Buy Mankind Pharma Ltd for the Target Rs 2,980 by Motilal Oswal Financial Services Ltd
Margin beat on operational discipline Post two years of earnings consolidation, growth levers align for a sustained re-acceleration
* Mankind Pharma’s (MANKIND) reported revenue was in line with expectations for 4QFY26. It delivered better-than-expected EBITDA/PAT for the quarter, driven by controlled operational costs, higher other income, and a lower tax rate.
* After almost three quarters of subdued growth in the prescription business (Ex-BSV and Consumer Health), MANKIND revived YoY growth in 4QFY26, led by superior execution across chronic therapies.
* The company also improved YoY growth in BSV’s domestic portfolio, supported by enhanced marketing and promotional efforts.

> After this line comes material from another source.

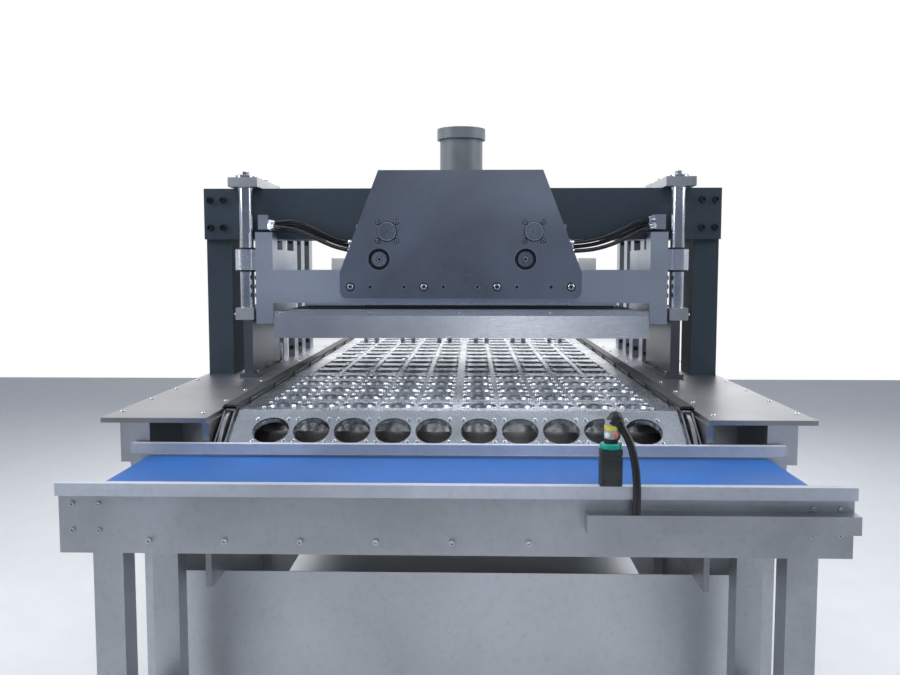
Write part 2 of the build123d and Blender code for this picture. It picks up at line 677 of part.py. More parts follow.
def save_press_stand():
    stand_x = (STAND_INNER, STAND_INNER + STAND_T)
    stands = sides(stand_x, (PRESS_FRONT, PRESS_REAR), (STAND_FOOT, STAND_TOP))
    foot_x = (STAND_INNER - STAND_FOOT, STAND_INNER + STAND_T + STAND_FOOT)
    feet = sides(foot_x, (PRESS_FRONT, PRESS_REAR), (0, STAND_FOOT))
    save("press_stands", stands[0] + feet[0], stands[1] + feet[1])
    mounts = []
    pillars = []
    seat = STAND_TOP + BLOCK_HEIGHT / 4
    margin = PILLAR_R + 15
    for x in (-PILLAR_X, PILLAR_X):
        bracket = block(
            (x - 2 * PILLAR_R, x + 2 * PILLAR_R),
            (PILLAR_Y[0] - margin, PILLAR_Y[1] + margin),
            (GANTRY_TOP, PILLAR_TOP),
        )
        for y in PILLAR_Y:
            pillar = rod(x, y, seat, PILLAR_R, PILLAR_TOP - seat)
            base = block((x - 25, x + 25), (y - margin, y + margin), (STAND_TOP, BLOCK_TOP))
            mounts.append(base - pillar)
            bracket -= pillar
            pillars.append(pillar)
        mounts.append(bracket)
    save("pillar_mounts", *mounts)
    save("guide_pillars", *pillars)
    beam = block(
        (-GANTRY_HALF, GANTRY_HALF), (GANTRY_FRONT, GANTRY_REAR), (GANTRY_BOTTOM, GANTRY_TOP)
    )
    beam -= rod(0, GANTRY_MIDDLE, GANTRY_BOTTOM, CYLINDER_R + 1, GANTRY_HEIGHT)
    save("gantry_beam", beam)
    inset = STAND_T - TABLE_GAP
    legs = sides(
        (GANTRY_INNER, GANTRY_HALF), (GANTRY_FRONT + inset, GANTRY_REAR - inset), (0, GANTRY_BOTTOM)
    )
    save("gantry_posts", *legs)
    low = GANTRY_BOTTOM - TABLE_GAP
    top = GANTRY_TOP + CYLINDER_RISE
    barrel = rod(0, GANTRY_MIDDLE, low, CYLINDER_R, top - low)
    barrel += rod(0, GANTRY_MIDDLE, GANTRY_TOP, CYLINDER_R + 35, 20)
    barrel += rod(0, GANTRY_MIDDLE, top - 30, CYLINDER_R + 8, 30)
    barrel -= rod(0, GANTRY_MIDDLE, low, ROD_R + FIT, top - low - 30)
    save("lift_cylinder", barrel)


def front_plate_outline():
    shoulder = FRONT_BOTTOM + FRONT_SIDE
    narrow = FRONT_HALF - FRONT_NARROWING
    points = [
        (-FRONT_HALF, FRONT_BOTTOM),
        (FRONT_HALF, FRONT_BOTTOM),
        (FRONT_HALF, shoulder),
        (narrow, FRONT_TOP),
        (-narrow, FRONT_TOP),
        (-FRONT_HALF, shoulder),
    ]
    face = make_face(Polyline(*points, close=True))
    low = face.vertices().group_by(Axis.Y)[0]
    return fillet(low, FRONT_CORNER)


def save_head_frame():
    bars = []
    for y in (PRESS_FRONT, HEAD_REAR - CROSSBAR_DEPTH):
        depth = (y, y + CROSSBAR_DEPTH)
        height = (CROSSBAR_BOTTOM, CROSSBAR_TOP)
        bars.append(block((-CROSSBAR_HALF, CROSSBAR_HALF), depth, height))
    save("head_crossbars", *bars)
    end_x = (CROSSBAR_HALF, END_PLATE_OUT)
    ends = sides(end_x, (PRESS_FRONT, HEAD_REAR), (END_PLATE_BOTTOM, END_PLATE_TOP))
    gap = sides(end_x, (PRESS_FRONT + CROSS_WIDTH, HEAD_REAR), (BUSH_TOP, END_PLATE_TOP))
    save("head_end_plates", ends[0] - gap[0], ends[1] - gap[1])
    bushes = []
    for y in PILLAR_Y:
        arm = block((END_PLATE_OUT, PILLAR_X), (y - 25, y + 25), (BUSH_BOTTOM, BUSH_TOP))
        arm += rod(PILLAR_X, y, BUSH_BOTTOM, BUSH_R, BUSH_LENGTH)
        arm -= rod(PILLAR_X, y, BUSH_BOTTOM, PILLAR_R + FIT, BUSH_LENGTH)
        bushes += [arm, mirrored(arm)]
    save("pillar_bushings", *bushes)


def save_front_plate():
    plate = extrude(Plane.XZ * front_plate_outline(), amount=FRONT_T)
    plate = Pos(0, PRESS_FRONT, 0) * plate
    face_y = PRESS_FRONT - FRONT_T
    recess_z = FRONT_BOTTOM + RECESS_RISE
    hubs = []
    for x in RECESS_X:
        plate -= rod(x, face_y, recess_z, RECESS_R, RECESS_DEPTH, "Y")
        disc = rod(x, face_y + 4, recess_z, HUB_DISC_R, RECESS_DEPTH - 4, "Y")
        hubs.append(disc - rod(x, face_y, recess_z, HUB_HOLE_R, RECESS_DEPTH - 4, "Y"))
    save("head_front_plate", plate)
    cap_z = FRONT_BOTTOM + CAP_RISE
    caps = [rod(x, face_y - CAP_T, cap_z, CAP_R, CAP_T, "Y") for x in (-CAP_X, CAP_X)]
    save("front_plate_caps", *hubs, *caps)


def save_tooling():
    front = PRESS_FRONT + CROSSBAR_DEPTH
    rear = HEAD_REAR - CROSSBAR_DEPTH
    deck_z = (CROSSBAR_TOP - 44.5, CROSSBAR_TOP - 19.5)
    deck = block((-CROSSBAR_HALF, CROSSBAR_HALF), (front, rear), deck_z)
    plate_half = SLAT_HALF - 43
    tool = block(
        (-plate_half, plate_half), (PRESS_FRONT + 8, HEAD_REAR), (INSULATION_TOP, CROSSBAR_BOTTOM)
    )
    save("head_plates", deck, tool)
    board_half = plate_half - 8
    board = block(
        (-board_half, board_half), (PRESS_FRONT + 12, HEAD_REAR), (HEATER_TOP, INSULATION_TOP)
    )
    save("insulation_plate", board)
    heater_front = PRESS_FRONT + 14
    heater_half = CROSSBAR_HALF - CROSSBAR_DEPTH
    heater = block(
        (-heater_half, heater_half), (heater_front, HEAD_REAR), (HEATER_BOTTOM, HEATER_TOP)
    )
    save("heater_plate", heater)
    heads = [rod(x, y, HEAD_BOTTOM, HEAD_R, HEAD_LENGTH) for x in LANE_X for y in HEAD_ROWS]
    save("sealing_heads", *heads)
    strip = GUARD_TOP - GUARD_STRIP
    edge = (PRESS_FRONT - GUARD_LEAN, strip - GUARD_FACE)
    outside = [(PRESS_FRONT, GUARD_TOP), (PRESS_FRONT, strip), edge]
    inside = [(y + GUARD_T, z) for y, z in reversed(outside)]
    guard_half = CROSSBAR_HALF - 2
    guard = profile_x(outside + inside, -guard_half, guard_half)
    backing = (PRESS_FRONT + GUARD_T, heater_front)
    guard += block((8 - guard_half, guard_half - 8), backing, (strip, GUARD_TOP))
    save("lower_guard", guard)
    lift = rod(0, GANTRY_MIDDLE, deck_z[1], ROD_R, GANTRY_TOP - deck_z[1])
    lift += rod(0, GANTRY_MIDDLE, deck_z[1], 2 * ROD_R, ROD_R)
    save("lift_rod", lift)


def save_hoses():
    """Blocks on the beam's front that hold both ends of the hoses, and the hoses."""
    blocks = []
    half = HOSE_BLOCK / 2
    rear = GANTRY_FRONT - 8
    low = MANIFOLD_Z - 20
    for side in (-1, 1):
        x = side * GLAND_X
        depth = (GANTRY_FRONT - HOSE_BLOCK, GANTRY_FRONT)
        gland = block((x - half, x + half), depth, (GLAND_Z - 18, GLAND_Z + 22))
        x = side * MANIFOLD_X
        plate = block((x - half, x + half), (rear, GANTRY_FRONT), (low, GANTRY_BOTTOM + 40))
        plate += block((x - half, x + half), (rear - 36, rear), (low, MANIFOLD_Z + 24))
        blocks += [gland, plate]
    save("hose_blocks", *blocks)
    first = MANIFOLD_X + half
    span = GLAND_X - half - first
    for name, route in HOSES.items():
        side = 1 if "right" in name else -1
        points = [
            (side * (first + span * part), GANTRY_FRONT + y, GANTRY_BOTTOM + z)
            for part, y, z in route
        ]
        save(name, tube(points, HOSE_R))


def save_following_stations():
    columns = []
    for y in COLUMN_Y:
        span = (y, y + COLUMN_DEPTH)
        columns += sides((COLUMN_X, COLUMN_X + COLUMN_T), span, (0, COLUMN_HEIGHT))
    save("station_columns", *columns)
    bars = []
    over = COLUMN_X + COLUMN_T + 7
    for front, rear in (COLUMN_Y[:2], COLUMN_Y[2:]):
        height = (COLUMN_HEIGHT, COLUMN_HEIGHT + STATION_PLATE)
        bars.append(block((-over, over), (front, rear + COLUMN_DEPTH), height))
    save("station_top_plates", *bars)
    y = COLUMN_Y[1] + COLUMN_DEPTH / 2
    body_z = PIN_BOTTOM + PIN_LENGTH
    beam_z = body_z + PIN_BODY
    row = block((-COLUMN_X, COLUMN_X), (y - 20, y + 20), (beam_z, beam_z + PIN_BEAM))
    for i in range(PIN_GROUPS):
        x = PIN_PITCH * (i - (PIN_GROUPS - 1) / 2)
        row += block((x - 30, x + 30), (y - 15, y + 15), (body_z, beam_z))
        for side in (-1, 1):
            row += rod(x + side * 18, y, PIN_BOTTOM, 8, PIN_LENGTH)
    save("pin_row", row)
    y = COLUMN_Y[2] + COLUMN_DEPTH / 2
    high = DOSING_BEAM + DOSING_BEAM_T
    top = high + DOSING_RISE
    beam = block((-COLUMN_X, COLUMN_X), (y - 25, y + 25), (DOSING_BEAM, high))
    for x in LANE_X:
        beam += rod(x, y, DOSING_BOTTOM, DOSING_R, top - DOSING_BOTTOM)
        beam += rod(x, y, DOSING_BOTTOM - 20, DOSING_R / 2, 20)
        beam += rod(x, y, top, DOSING_R / 3, 30)
    save("dosing_row", beam)
    boxes = []
    for side in (-1, 1):
        x = side * (LANE_X[-1] + 43)
        boxes.append(
            block((x - 30, x + 30), (y - 55, y - 25), (high - 30, high + 58))
        )
    save("valve_boxes", *boxes)
    x, y = -STAND_INNER - 6, COLUMN_Y[0] - 50
    save("stop_post", rod(x, y, 8, 9, 58) + rod(x, y, 0, 20, 8))


def main():
    os.makedirs("parts", exist_ok=True)
    places = link_places()
    save_slats(places)
    save_chains(places)
    save_wheels()
    save_legs()
    save_long_members()
    save_guides()
    save_cross_members()
    save_panels()
    save_tray()
    save_outfeed()
    save_sensor()
    save_press_stand()
    save_head_frame()
    save_front_plate()
    save_tooling()
    save_hoses()
    save_following_stations()


main()
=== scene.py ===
"""Cup filling and sealing machine: finishes, fasteners, hoses, light and camera."""

import math

import bmesh
import bpy
from mathutils import Matrix, Vector


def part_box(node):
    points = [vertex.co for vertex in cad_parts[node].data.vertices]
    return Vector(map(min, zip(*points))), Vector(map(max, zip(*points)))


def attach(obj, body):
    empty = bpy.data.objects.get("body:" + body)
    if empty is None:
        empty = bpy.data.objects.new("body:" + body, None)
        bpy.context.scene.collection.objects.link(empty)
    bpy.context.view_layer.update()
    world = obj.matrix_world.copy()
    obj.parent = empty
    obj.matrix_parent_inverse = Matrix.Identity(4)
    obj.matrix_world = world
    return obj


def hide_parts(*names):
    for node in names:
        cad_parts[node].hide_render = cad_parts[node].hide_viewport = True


bl_info = {
    "name": "Cup filling and sealing machine",
    "version": (1, 0, 0),
    "blender": (4, 5, 0),
    "location": "View3D > Sidebar > Sealing machine",
    "description": "Dresses the machine's solids with finishes, fasteners and hoses",
    "category": "Object",
}

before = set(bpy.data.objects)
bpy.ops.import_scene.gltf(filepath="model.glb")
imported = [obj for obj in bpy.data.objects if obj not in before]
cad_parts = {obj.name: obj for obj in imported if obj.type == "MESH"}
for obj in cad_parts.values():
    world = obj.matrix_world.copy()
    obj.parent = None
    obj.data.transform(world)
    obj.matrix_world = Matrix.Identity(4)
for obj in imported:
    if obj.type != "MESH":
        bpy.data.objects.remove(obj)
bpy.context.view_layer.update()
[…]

* Notably, MANKIND has achieved greater efficiency and higher MR productivity, with industry outperformance in select therapies.
* Overall growth was offset to some extent due to moderate growth in exports. Specifically, reduced business in LATAM and leadership changes in the Philippines affected exports for the quarter.
* We largely maintain our earnings estimate for FY27/FY28, with an upward revision in the operating profit largely being offset by a step-up in the effective tax rate. We value MANKIND at 40x 12M forward earnings to arrive at TP of INR2,980.
* After two years of stable earnings, we expect 21% earnings CAGR over FY26- 28, led by:
a) sustained outperformance in chronic therapies
b) normalization of the acute portfolio
c) increasing share of the specialty portfolio
d) better prospects in exports
e) improving operating leverage. Overall growth remains broad-based at therapy and product levels. Reiterate BUY.
Cost optimization drives margin expansion and earnings growth
* Sales grew 11.8% YoY to INR34.4b for the quarter (vs est. INR34.3b). ? Gross margin expanded 60bp to 72.2%.
* EBITDA margin expanded 400bp YoY to 27% (vs est. 24.3%), driven by lower employee costs (down 140bp YoY as % of sales) and other expenses (down 200bp YoY as % of sales).
* Accordingly, EBITDA grew at 31.3% YoY to INR9.3b (vs our estimates of INR8.3b).
* Adj. PAT grew 80% YoY to INR5.8b (our est: INR4.4b) due to a significant decline in interest costs.
* Revenue/EBITDA/PAT grew ~17%/18%/5% YoY to ~INR143b/INR36b/INR20b for FY26.
Strong domestic momentum offsets export headwinds
* Domestic business (84% of sales) grew 13.4% YoY to INR28.9b for the quarter, driven by strong growth in the BSV specialty business.
* Prescription business (Rx) (93% of domestic sales) grew 12.9% YoY to INR26.7b, driven by strong performance in chronic therapies
* Consumer business (7% of domestic sales) grew 19.8% YoY to INR2.1b, driven by growth in Manforce, Prega News, Gasofast, and Nimulid.
* Export (16% of sales) grew 4.2% YoY to INR5.6b., impacted by geopolitical headwinds.